1 Voting against Lincoln in 1860: Calaveras, Colusa, Del Norte, El Dorado, Fresno, Humboldt, Klamath, Los Angeles, Mariposa, Mendocino, Merced, Napa, Placer, Plumas, Sacramento, San Bernardino, San Diego, San Joaquin, Santa Barbara, Shasta, Sierra, Siskiyou, Solano, Sonoma, Stanislaus, Sutter, Tehama, Trinity, Tulare, Tuolumne, Yolo, Yuba (3 counties were incomplete). Voting against Lincoln in 1864: Colusa, Fresno, Lake, Los Angeles, Mariposa, Mendocino, Merced, Sonoma, Tulare (6 counties were incomplete)
2 Of the 1,637 people tabulated in the 1860 census of the Santa Rosa Township, about 654 were born in secessionist states. Missouri and Indiana were also counted because of their weak support for the Union. A more accurate count is possible but would require considerable time because of the poor handwriting and unusual ad hoc abbreviations used by the enumerator, along with misspellings such as “Mare Land” and “Eutaw Territory.”
3 In the 1860 election there were 3,764 total votes in Sonoma county, with 1,236 voting for Lincoln. For the towns shown in the 1860 table above there were 2,327 total votes, with 767 voting for Lincoln.
4 In the 1864 election there were 4,686 total votes in Sonoma county, with 2,026 voting for Lincoln and 2,386 for McClellan.
Cᴏᴘᴘᴇʀʜᴇᴀᴅ Nᴇᴡsᴘᴀᴘᴇʀs Iɴ Cᴀʟɪғᴏʀɴɪᴀ. In answer to a correspondent, the San Francisco Flag gives the following as the list of Copperhead papers in California: Yreka Union, Colusa Sun, Marysville Express, Sierra Standard, Auburn Herald, Snelling Banner, Placerville Democrat, Dutch Flat Enquirer, Sonora Democrat, Amador Dispatch, Mariposa Free Press, Los Angeles Star, Napa Echo, Napa Reporter, Santa Rosa Democrat, Stockton Beacon, and Beriah’s Press, the Monitor, the Gleaner, the Hebrew, Irish News, Echo du Pacifique, L’Union Franco Americane, of San Francisco.
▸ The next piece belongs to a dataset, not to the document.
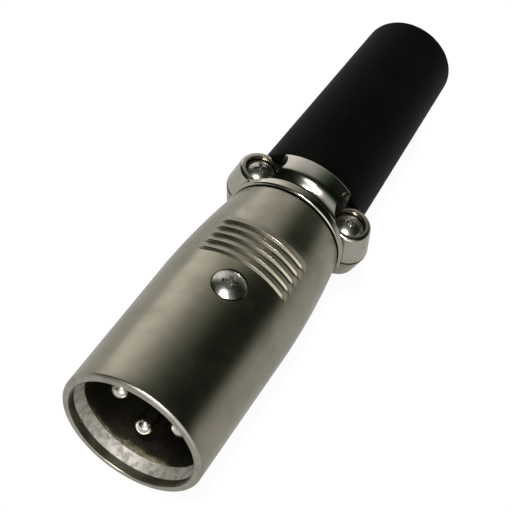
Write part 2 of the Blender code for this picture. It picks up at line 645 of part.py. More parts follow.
def lay_down():
    """Hangs the whole plug on one empty that lays it on its side, centred over the origin."""
    tail = BOOT_END - EAR_DEPTH
    end_face = BOOT_END_RADIUS - BOOT_END_ROUND
    overall = EAR_DEPTH + tail * math.cos(BOOT_LEAN) + end_face * math.sin(BOOT_LEAN)
    height = SHELL_RADIUS * math.cos(math.pi / SHELL_FACETS)
    axis = bpy.data.objects.new("plug_axis", None)
    axis.empty_display_size = SHELL_RADIUS
    axis.location = (0, -overall / 2, height)
    axis.rotation_euler = (math.pi / 2, 0, 0)
    loose = [piece for piece in bpy.data.objects if piece.parent is None]
    bpy.context.collection.objects.link(axis)
    for piece in loose:
        if piece is not axis:
            piece.parent = axis


for old in list(bpy.data.objects):
    bpy.data.objects.remove(old, do_unlink=True)
build_plug()
lay_down()
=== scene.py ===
"""Looks of a three-pin cable plug that lies on a pale table, its mouth towards the camera.

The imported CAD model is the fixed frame. The metal pieces and the boot are turned and cut here as
finer pieces in the same places, and the insert, its nut and the ground tab keep their CAD solids.
Sizes are in millimetres in the plug's own terms: a radius or an x and an up from its axis, and a
depth behind the mouth plane.
"""

import logging
import math
from dataclasses import dataclass, field
from enum import Enum
from typing import Callable, Optional, Union

import bpy
import numpy as np
from mathutils import Matrix, Vector


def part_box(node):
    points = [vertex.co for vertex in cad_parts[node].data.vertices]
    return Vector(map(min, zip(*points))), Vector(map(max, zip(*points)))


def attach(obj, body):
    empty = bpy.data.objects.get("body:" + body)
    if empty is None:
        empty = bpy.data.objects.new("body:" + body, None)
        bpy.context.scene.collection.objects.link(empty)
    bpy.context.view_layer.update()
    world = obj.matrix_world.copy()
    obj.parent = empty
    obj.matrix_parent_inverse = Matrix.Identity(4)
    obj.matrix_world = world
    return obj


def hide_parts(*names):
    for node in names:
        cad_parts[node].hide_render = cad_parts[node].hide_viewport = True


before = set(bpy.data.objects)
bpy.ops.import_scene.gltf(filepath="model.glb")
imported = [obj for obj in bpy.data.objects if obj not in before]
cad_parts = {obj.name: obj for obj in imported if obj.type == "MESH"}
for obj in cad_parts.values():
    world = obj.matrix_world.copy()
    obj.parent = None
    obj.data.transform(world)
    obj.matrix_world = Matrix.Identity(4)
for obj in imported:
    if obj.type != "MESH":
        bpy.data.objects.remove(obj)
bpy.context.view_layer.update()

MM = 0.001
LOG = logging.getLogger("cable_plug")

# How finely rounds are drawn
ARC_STEPS = 8
NOSE_STEPS = 12
SMALL_ARC_STEPS = 4
EDGE_BREAK_STEPS = 3
EAR_STEPS = 4
ROUND_SEGMENTS = 96
HOLE_SEGMENTS = 64
SMOOTH_ANGLE = 32.0

# Doubles closer than this are merged, in metres
WELD = 1e-7
# How far a cutter passes what it cuts, and how far the throat's cutter starts behind the chamber
OVERCUT = 2.0
THROAT_LEAD = 0.4
# How near to a stated depth or radius a vertex counts as on it
SAME_DEPTH = 0.01
SAME_RADIUS = 0.02
# A face whose normal points down more than this lies at the foot of a cutter
FACES_DOWN = -0.9

# The gap under a screw's head and round the ears, as in the CAD model
SEAT_GAP = 0.3
PIN_PLACES = ((4.2, 0.0), (-4.2, 0.0), (0.0, -4.2))
RETAINER_TURN = 20.0

Outline = list[tuple[float, float]]
Value = Union[float, tuple[float, ...]]


class Side(Enum):
    """The two ears of the cable clamp, seen from the mouth."""

    LEFT = -1
    RIGHT = 1


CLAMP_TURNS = {Side.LEFT: 35.0, Side.RIGHT: 10.0}


class Cut(Enum):
    """How one solid shapes another."""

    TAKE_AWAY = "DIFFERENCE"
    JOIN = "UNION"


class Pick(Enum):
    """What an edit-mode selection is made of."""

    VERTICES = "VERT"
    FACES = "FACE"


@dataclass(frozen=True)
class Datum:
    """Where the plug lies in the frame.

    Attributes:
        mouth_y: The mouth plane's y, in metres.
        axis_z: The height of the plug's axis, in metres.
    """

    mouth_y: float
    axis_z: float

    @classmethod
    def read(cls) -> "Datum":
        """Take the datum from the shell's face and a pin's middle.

        Returns:
            The datum.
        """
        shell_low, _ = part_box("shell")
        pin_low, pin_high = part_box("pin_1")
        return cls(shell_low.y, (pin_low.z + pin_high.z) / 2)

    def at(self, x: float, up: float, depth: float) -> Vector:
        """World point of a place that is given in millimetres."""
        return Vector((x * MM, self.mouth_y + depth * MM, self.axis_z + up * MM))

    def cylindrical(self, places: np.ndarray) -> tuple[np.ndarray, np.ndarray, np.ndarray]:
        """Turn world points to radius and depth in millimetres and angle from the top in degrees.

        Args:
            places: World points, one a row.

        Returns:
            The radii, the depths and the angles, right of the top positive.
        """
        x = places[:, 0] / MM
        up = (places[:, 2] - self.axis_z) / MM
        depth = (places[:, 1] - self.mouth_y) / MM
        return np.hypot(x, up), depth, np.degrees(np.arctan2(x, up))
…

There are several of the above-named sheets whose disloyalty is of a very mild form, and some of the balance are so utterly flat, obscure and devoid of any life or influence, that they hardly deserve enumeration as having any political complexion at all.
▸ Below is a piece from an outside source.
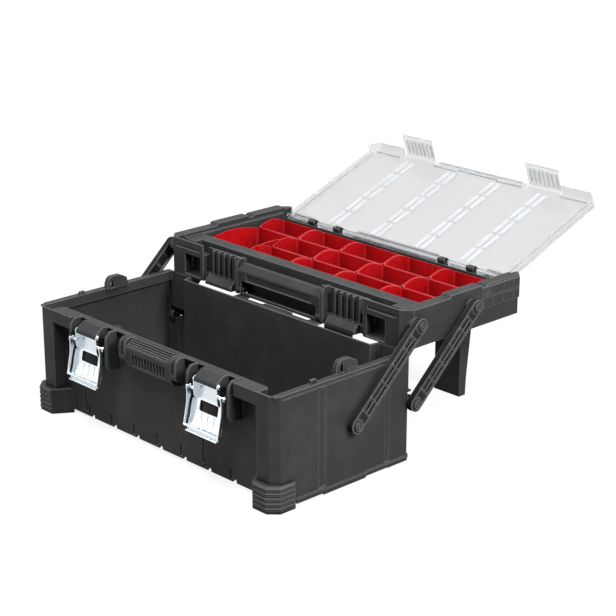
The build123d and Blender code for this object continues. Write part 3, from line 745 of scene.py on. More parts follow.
    @staticmethod
    def room_at_ends(edge: bmesh.types.BMEdge) -> float:
        """Finds how much room the edges that meet an edge leave beside it.

        Args:
            edge: The edge that is to be rounded.

        Returns:
            The least distance, in metres.
        """
        room = edge.calc_length()
        for vert in edge.verts:
            away = (edge.other_vert(vert).co - vert.co).normalized()
            for other in vert.link_edges:
                leg = other.other_vert(vert).co - vert.co
                across = leg.cross(away).length
                straight_on = leg.dot(away) < 0 and across < 0.4 * leg.length
                if other is not edge and not straight_on:
                    room = min(room, across)
        return room

    @staticmethod
    def gap_between(first: bmesh.types.BMEdge, second: bmesh.types.BMEdge, reach: float) -> float:
        """Measures the distance between two edges of a face that don't meet.

        Args:
            first: One edge.
            second: The other edge.
            reach: The greatest distance of interest, in metres.

        Returns:
            The distance in metres, or a long one for edges that meet or lie apart.
        """
        a, b = (vert.co for vert in first.verts)
        c, d = (vert.co for vert in second.verts)
        apart = any(max(c[k], d[k]) < min(a[k], b[k]) - reach
                    or min(c[k], d[k]) > max(a[k], b[k]) + reach for k in range(3))
        if apart or set(first.verts) & set(second.verts):
            return 1.0
        gaps = []
        for point, start, end in ((a, c, d), (b, c, d), (c, a, b), (d, a, b)):
            foot, share = intersect_point_line(point, start, end)
            foot = start if share < 0 else end if share > 1 else foot
            gaps.append((point - foot).length)
        return min(gaps)

    def soften(self, width: float, segments: int = 2, angle: float = 32.0) -> "Workpiece":
        """Rounds the sharp edges and smooths the shading between them.

        Args:
            width: The width of the rounding.
            segments: The number of facets across it.
            angle: Edges under this angle in degrees are left.

        Returns:
            The workpiece itself.
        """
        self.weigh_edges(width, angle)
        self.modify("BEVEL", width=width * MM, segments=segments, limit_method="WEIGHT",
                    use_clamp_overlap=False, harden_normals=False, loop_slide=False)
        bpy.ops.object.shade_smooth_by_angle(angle=math.radians(angle + 6.0))
        return self.modify("WEIGHTED_NORMAL", keep_sharp=True, weight=60)

    def finish(self, finish: Finish, body: str, *nodes: str) -> None:
        """Dresses the piece and hangs it on its CAD body.

        Args:
            finish: Its material and slot, of which only the material is used.
            body: The CAD body that it moves with.
            *nodes: The CAD nodes that it stands for.
        """
        self.obj.data.materials.clear()
        self.obj.data.materials.append(finish.material)
        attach(self.obj, body)
        if nodes:
            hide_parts(*nodes)
        log.info("%s: %d faces, on %s", self.obj.name, len(self.obj.data.polygons), body)

    @classmethod
    def dress(cls, node: str, name: str, width: float, finish: Finish, body: str,
              segments: int = 2) -> None:
        """Puts a merged copy of a CAD node, its edges rounded, in the place of the node."""
        cls.casting(node, name).soften(width, segments).finish(finish, body, node)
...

[Additional Copperhead newspapers not mentioned here were the Mountain Democrat, Merced Banner, San Jose Tribune, Placer Herald and San Joaquin Republican – je/June 2018]
– Marysville Daily Appeal, June 8 1864
Gone East. — R. C. Flournoy, Esq., has resigned the office of District Attorney of Sonoma county, and is on his way to his native State—Arkansas. A. C. Godwin, Esq., of Petaluma, has taken his departure for his native State—Virginia. Reg. H. Thompson, Esq., resigned the office of Notary Public, and has also gone East. The latter is a brother of the editor of this paper and was recently one of its editors. We are sorry to part with so valuable a portion of the community, and trust that they will return at no distant day. But theirs is a sacred mission. They have kindred there—brothers, sisters, fathers and mothers—who will need probably their presence. May they have a safe return.